Q15. A field is in the shape of a trapezium whose parallel sides are 25m and 10m. The non-parallel sides are 14m and 13m. Find the area of the field. (Very Important!).
Q16. Students of a school staged a rally for cleanliness. They walked in two groups through lanes forming triangle ABC and triangle ACD. If $AB = 9m, BC = 40m, CD = 15m, DA = 28m$ and $\angle B = 90°$. Which group cleaned more area and by how much? Find total area.
Q17. A floral design on a floor is made up of 16 tiles which are triangular. Sides of the triangle are 9cm, 28cm and 35cm. Find cost of polishing tiles at 50p per $cm^2$.
Q18. Radha made a picture of an aeroplane with coloured paper. Find total area of paper used (NCERT aeroplane problem - break it into 5 regions: triangle, rectangle, trapezium, 2 triangles).

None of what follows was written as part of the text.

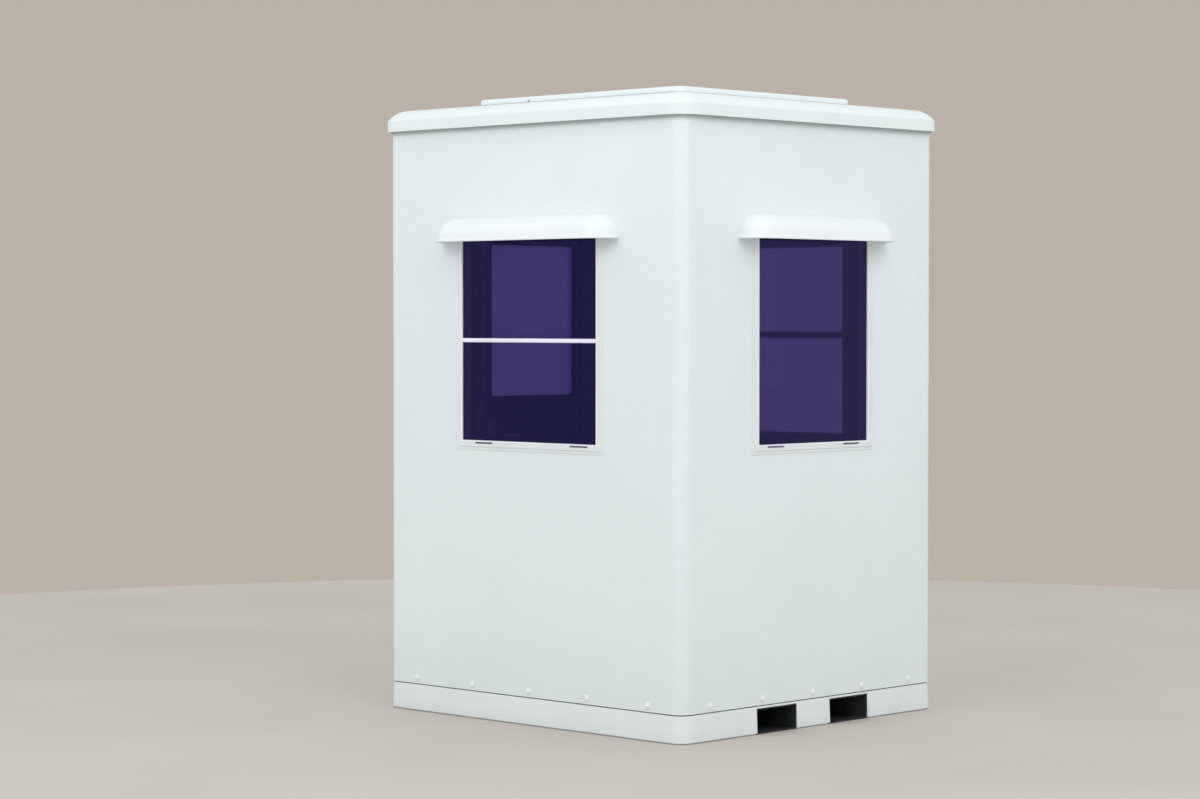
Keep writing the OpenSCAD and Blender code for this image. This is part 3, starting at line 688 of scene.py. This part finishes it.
def buildWindow(name, node, side, barred):
    low, high = nodeBox(node)
    length = (high.x - low.x) if side in ("front", "back") else (high.y - low.y)
    lap = (sash["flange"] + sash["face"]) * mm
    w, h = length - 2 * lap, high.z - low.z - 2 * lap
    mid = (low.z + high.z) / 2
    face, proud, thin = sash["face"] * mm, sash["proud"] * mm, sash["flangeProud"] * mm
    bead = sash["bead"] * mm
    glassY, glassBack = sash["glassFace"] * mm, (sash["glassFace"] + sash["glassThick"]) * mm
    deep = wallThick
    ring = [(lap, 0.0), (lap, -thin + 0.0006), (lap - 0.0006, -thin), (face + 0.0010, -thin),
            (face, -thin - 0.0008), (face, -proud + 0.0012), (face - 0.0012, -proud),
            (bead + 0.0006, -proud), (bead, -proud + 0.0006), (bead, glassY), (bead, glassBack),
            (0.0, glassBack), (0.0, deep + thin - 0.0008), (0.0008, deep + thin),
            (sash["trim"] * mm - 0.001, deep + thin), (sash["trim"] * mm, deep + thin - 0.001),
            (sash["trim"] * mm, deep), (sash["liner"] * mm, deep), (sash["liner"] * mm, 0.0)]
    draft = newDraft()
    rectRing(draft, w, h, mid, ring)
    placePiece(name + "Frame", draft, frameFinish, "shell", [node], side, sharp=30)

    beadOut = sash["beadProud"] * mm
    beadRing = [(bead, glassY), (bead, -beadOut + 0.0018), (bead - 0.0007, -beadOut + 0.0005),
                (bead - 0.0020, -beadOut), (0.0028, -beadOut + 0.0006), (0.0012, -beadOut + 0.0022),
                (0.0, -beadOut + 0.0050), (0.0, glassY)]
    draft = newDraft()
    rectRing(draft, w, h, mid, beadRing)
    if barred:
        half = w / 2
        foot = nodeBox(node.replace("frame", "glass_lower"))[1].z - sash["glassInBar"] * mm
        head = nodeBox(node.replace("frame", "glass_upper"))[0].z + sash["glassInBar"] * mm
        out, back = sash["barProud"] * mm, sash["barBack"] * mm
        section = [(-out + 0.0030, foot), (-out + 0.0008, foot + 0.0016), (-out, foot + 0.0045),
                   (-out, head - 0.0045), (-out + 0.0008, head - 0.0016), (-out + 0.0030, head),
                   (back, head), (back, foot)]
        addRings(draft, [[(x, y, z) for y, z in section] for x in (-half, half)])
    placePiece(name + "Bead", draft, beadFinish, "shell", [], side, sharp=40)

    slotHalf, slotHigh = weep["length"] / 2 * mm, weep["height"] / 2 * mm
    z = mid - h / 2 - weep["belowGlass"] * mm + slotHigh
    draft = newDraft()
    for place in weep[side]:
        x = place * mm
        outline = arc(x + slotHalf - slotHigh, z, slotHigh, -90, 90, 8)
        outline += arc(x - slotHalf + slotHigh, z, slotHigh, 90, 270, 8)
        addPrism(draft, outline, proud - 0.0005, proud + weep["proud"] * mm, 0.0005, 2,
                 lambda px, pz, out: (px, -out, pz))
    placePiece(name + "Weeps", draft, weepFinish, "shell", [], side, sharp=40)

    wide, lift = sash["seal"] * mm, sash["sealProud"] * mm
    draft = newDraft()
    sealRing = [(0.0004, glassY), (0.0004, glassY - lift), (-0.0004, glassY - lift - 0.0003),
                (-wide * 0.6, glassY - lift), (-wide, glassY)]
    rectRing(draft, w, h, mid, sealRing)
    placePiece(name + "Seal", draft, rubberFinish, "shell", [], side, sharp=40)


buildWindow("frontWindow", "front_window_frame", "front", True)
buildWindow("backWindow", "back_window_frame", "back", True)
buildWindow("rightWindow", "right_window_frame", "right", False)
print("windows built")

# doorway
doorway = {"jamb": 25, "lap": 18, "proud": 2.5, "gap": 5, "stopFace": 37, "stop": 20, "edge": 0.8}
sill = {"rise": 18, "edge": 1.2, "ribs": 4, "ribHigh": 1.0, "ribWide": 3.0}
leaf = {"proud": 8, "thick": 40, "edge": 1.8, "corner": 3, "steps": 6}
rubber = {"wide": 8, "proud": 3, "radius": 14, "steps": 6, "bed": 4}


def openArch(draft, w, top, foot, profile):
    # two jambs and a head, mitred: profile is distance out from the opening, then depth
    path = [(1, foot, 0), (1, top, 1), (-1, top, 1), (-1, foot, 0)]
    addRings(draft, [[(s * (w / 2 + a), y, z + up * a) for a, y in profile] for s, z, up in path])


def buildDoorway():
    gap = doorway["gap"] * mm
    clearW = doorHigh.y - doorLow.y + 2 * gap
    head = doorHigh.z + gap
    jamb, lap, thin = doorway["jamb"] * mm, doorway["lap"] * mm, doorway["proud"] * mm
    stopFace, stop, edge = doorway["stopFace"] * mm, doorway["stop"] * mm, doorway["edge"] * mm
    reach = jamb + lap
    draft = newDraft()
    openArch(draft, clearW, head, wallFoot, [
        (reach, 0.0), (reach, -thin + edge), (reach - edge, -thin), (edge, -thin), (0.0, -thin + edge),
        (0.0, stopFace), (-stop + edge, stopFace), (-stop, stopFace + edge), (-stop, wallThick),
        (jamb, wallThick), (jamb, 0.0)])
    openArch(draft, clearW, head, floorTop, [
        (reach, wallThick), (-stop, wallThick), (-stop, wallThick + thin - edge),
        (-stop + edge, wallThick + thin), (reach - edge, wallThick + thin),
        (reach, wallThick + thin - edge)])
    placePiece("doorFrame", draft, frameFinish, "shell", ["door_frame"], "left", doorShift, 30)

    soft, tread = sill["edge"] * mm, wallFoot + sill["rise"] * mm
    top = nodeBox("door_sill")[1].z
    outline = [(0.0, wallFoot), (0.0, tread - soft), (soft * 0.3, tread - soft * 0.3), (soft, tread)]
    for i in range(sill["ribs"]):
        y = stopFace * (i + 0.7) / sill["ribs"]
        wide, high = sill["ribWide"] * mm, sill["ribHigh"] * mm
        outline += [(y - wide / 2, tread), (y - wide / 4, tread + high), (y + wide / 4, tread + high),
                    (y + wide / 2, tread)]
    outline += [(stopFace, tread), (stopFace, top - soft), (stopFace + soft, top),
                (wallThick - soft, top), (wallThick, top - soft), (wallThick, wallFoot)]
    draft = newDraft()
    half, inner = clearW / 2, clearW / 2 - stop
    addRings(draft, [[(x if y < stopFace + 1e-6 else x * inner / half, y, z) for y, z in outline]
                     for x in (-half, half)])
    placePiece("doorSill", draft, brightFinish, "shell", ["door_sill"], "left", doorShift, 30)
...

Section D — Board Level Variants Hard

Q19. If each side of a triangle is doubled, then find the ratio of area of the new triangle thus formed and the given triangle.
Q20. Every side of a triangle is increased by 50%. Find the percentage increase in the area.
Q21. A rhombus shaped field has green grass for 18 cows to graze. If each side of the rhombus is 30m and its longer diagonal is 48m, how much area of grass field will each cow be getting?
Q22. The lengths of sides of a triangle are 5cm, 12cm and 13cm. Find the length of perpendicular from opposite vertex to the side whose length is 13cm.
Q23. Find the area of a quadrilateral ABCD where $AB=7cm, BC=6cm, CD=12cm, DA=15cm, AC=9cm$.
Q24. Base of a right triangle is 8cm and hypotenuse is 10cm. Find area.
Q25. In the isosceles triangle, if the unequal side is 8cm and area is $12 cm^2$, find the equal sides.

✅ Key Checkpoints: Q1: s=16 | Q3: $43.25 cm^2$ | Q5: perimeter=32, third side=6. s=16, area = $\sqrt{16 \times 1 \times 5 \times 10} = 20\sqrt{2}$. | Q8: sides are 60,100,140. Area=$1500\sqrt{3}$ | Q11: BD=13 (Pythagoras). Area1=30, Area2=35.5. Total Area = 65.5 | Q15: Draw line parallel to non-parallel side. Inner triangle sides: 13,14,15. Area=84. Height=11.2. Trap Area=196. | Q19: Ratio is 4:1 | Q20: 125% increase.